GIVEN TASK:
Scan the lines below; pull out those with "bodies".

STORED RECORDS:
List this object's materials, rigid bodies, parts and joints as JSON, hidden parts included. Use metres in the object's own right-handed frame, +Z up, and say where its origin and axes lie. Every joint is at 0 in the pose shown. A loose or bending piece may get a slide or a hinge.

==

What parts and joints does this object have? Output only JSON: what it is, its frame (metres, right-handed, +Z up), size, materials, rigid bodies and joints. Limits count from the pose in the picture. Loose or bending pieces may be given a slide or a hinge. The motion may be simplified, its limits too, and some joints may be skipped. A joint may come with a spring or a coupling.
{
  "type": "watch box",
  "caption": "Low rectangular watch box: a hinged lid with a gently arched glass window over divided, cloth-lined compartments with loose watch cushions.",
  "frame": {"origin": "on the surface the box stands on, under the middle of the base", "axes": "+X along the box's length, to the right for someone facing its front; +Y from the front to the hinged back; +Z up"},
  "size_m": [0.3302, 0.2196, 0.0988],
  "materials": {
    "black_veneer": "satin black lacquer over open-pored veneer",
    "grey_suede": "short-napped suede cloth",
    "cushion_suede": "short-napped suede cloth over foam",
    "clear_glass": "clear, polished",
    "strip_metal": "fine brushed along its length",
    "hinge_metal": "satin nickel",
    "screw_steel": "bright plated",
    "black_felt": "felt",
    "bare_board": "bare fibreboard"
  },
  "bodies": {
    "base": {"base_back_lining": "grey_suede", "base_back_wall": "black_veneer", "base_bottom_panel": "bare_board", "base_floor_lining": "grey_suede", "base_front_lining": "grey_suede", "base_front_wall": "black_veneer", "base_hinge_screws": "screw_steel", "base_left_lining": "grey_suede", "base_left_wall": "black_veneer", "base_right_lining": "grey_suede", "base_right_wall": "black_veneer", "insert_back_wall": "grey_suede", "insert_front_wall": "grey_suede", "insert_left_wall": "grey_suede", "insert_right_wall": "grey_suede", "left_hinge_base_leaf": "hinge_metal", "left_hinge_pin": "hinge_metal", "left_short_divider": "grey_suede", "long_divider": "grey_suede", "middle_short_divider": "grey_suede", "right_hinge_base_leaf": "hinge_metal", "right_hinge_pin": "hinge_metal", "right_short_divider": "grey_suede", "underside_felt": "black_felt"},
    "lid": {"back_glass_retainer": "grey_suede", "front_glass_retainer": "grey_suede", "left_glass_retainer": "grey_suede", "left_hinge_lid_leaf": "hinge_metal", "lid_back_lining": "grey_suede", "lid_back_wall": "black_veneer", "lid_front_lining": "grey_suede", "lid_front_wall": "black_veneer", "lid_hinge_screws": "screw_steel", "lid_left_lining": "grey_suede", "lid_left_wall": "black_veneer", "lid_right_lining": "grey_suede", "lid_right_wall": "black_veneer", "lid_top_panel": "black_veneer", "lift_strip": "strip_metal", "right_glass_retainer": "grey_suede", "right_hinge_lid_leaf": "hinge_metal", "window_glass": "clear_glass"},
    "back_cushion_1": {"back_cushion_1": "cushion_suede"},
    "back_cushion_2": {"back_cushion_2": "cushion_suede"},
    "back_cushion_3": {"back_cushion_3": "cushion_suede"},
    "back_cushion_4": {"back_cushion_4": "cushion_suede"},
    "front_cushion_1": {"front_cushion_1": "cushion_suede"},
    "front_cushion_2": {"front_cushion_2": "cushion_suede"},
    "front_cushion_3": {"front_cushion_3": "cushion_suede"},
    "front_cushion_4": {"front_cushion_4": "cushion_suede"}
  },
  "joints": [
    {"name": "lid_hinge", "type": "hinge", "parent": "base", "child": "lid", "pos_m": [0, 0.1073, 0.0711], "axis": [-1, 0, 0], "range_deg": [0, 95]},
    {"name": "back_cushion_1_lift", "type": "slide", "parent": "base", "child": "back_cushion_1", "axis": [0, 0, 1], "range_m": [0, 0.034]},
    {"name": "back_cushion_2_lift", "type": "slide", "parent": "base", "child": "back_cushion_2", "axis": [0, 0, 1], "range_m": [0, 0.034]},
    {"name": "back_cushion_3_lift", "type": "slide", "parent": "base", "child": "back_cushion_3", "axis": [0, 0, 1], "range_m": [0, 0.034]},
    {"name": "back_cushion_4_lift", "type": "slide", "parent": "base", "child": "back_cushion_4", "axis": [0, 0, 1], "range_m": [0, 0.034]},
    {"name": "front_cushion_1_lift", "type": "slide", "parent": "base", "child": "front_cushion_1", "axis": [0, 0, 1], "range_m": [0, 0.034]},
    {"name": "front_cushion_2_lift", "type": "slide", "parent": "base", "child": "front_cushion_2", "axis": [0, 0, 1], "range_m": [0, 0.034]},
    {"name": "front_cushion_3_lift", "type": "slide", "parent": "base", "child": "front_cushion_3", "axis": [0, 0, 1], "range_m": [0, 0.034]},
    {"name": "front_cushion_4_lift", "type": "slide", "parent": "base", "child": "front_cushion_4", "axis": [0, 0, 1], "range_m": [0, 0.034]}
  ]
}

--

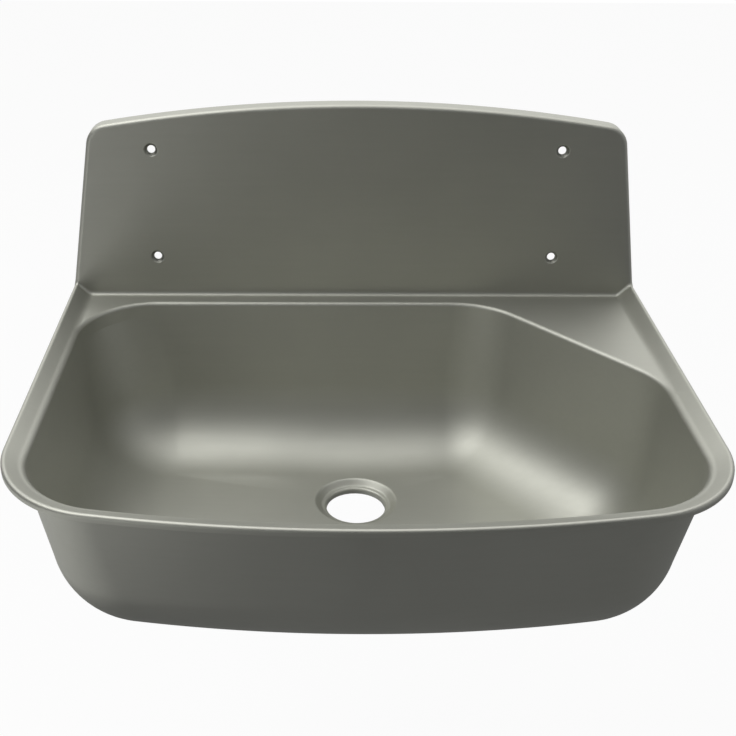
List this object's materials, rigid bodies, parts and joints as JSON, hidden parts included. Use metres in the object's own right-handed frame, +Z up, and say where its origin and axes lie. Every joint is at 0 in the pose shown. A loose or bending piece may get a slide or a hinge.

RESPONSE TO THIS TASK:
List this object's materials, rigid bodies, parts and joints as JSON, hidden parts included. Use metres in the object's own right-handed frame, +Z up, and say where its origin and axes lie. Every joint is at 0 in the pose shown. A loose or bending piece may get a slide or a hinge.
What parts and joints does this object have? Output only JSON: what it is, its frame (metres, right-handed, +Z up), size, materials, rigid bodies and joints. Limits count from the pose in the picture. Loose or bending pieces may be given a slide or a hinge. The motion may be simplified, its limits too, and some joints may be skipped. A joint may come with a spring or a coupling.
  "bodies": {
List this object's materials, rigid bodies, parts and joints as JSON, hidden parts included. Use metres in the object's own right-handed frame, +Z up, and say where its origin and axes lie. Every joint is at 0 in the pose shown. A loose or bending piece may get a slide or a hinge.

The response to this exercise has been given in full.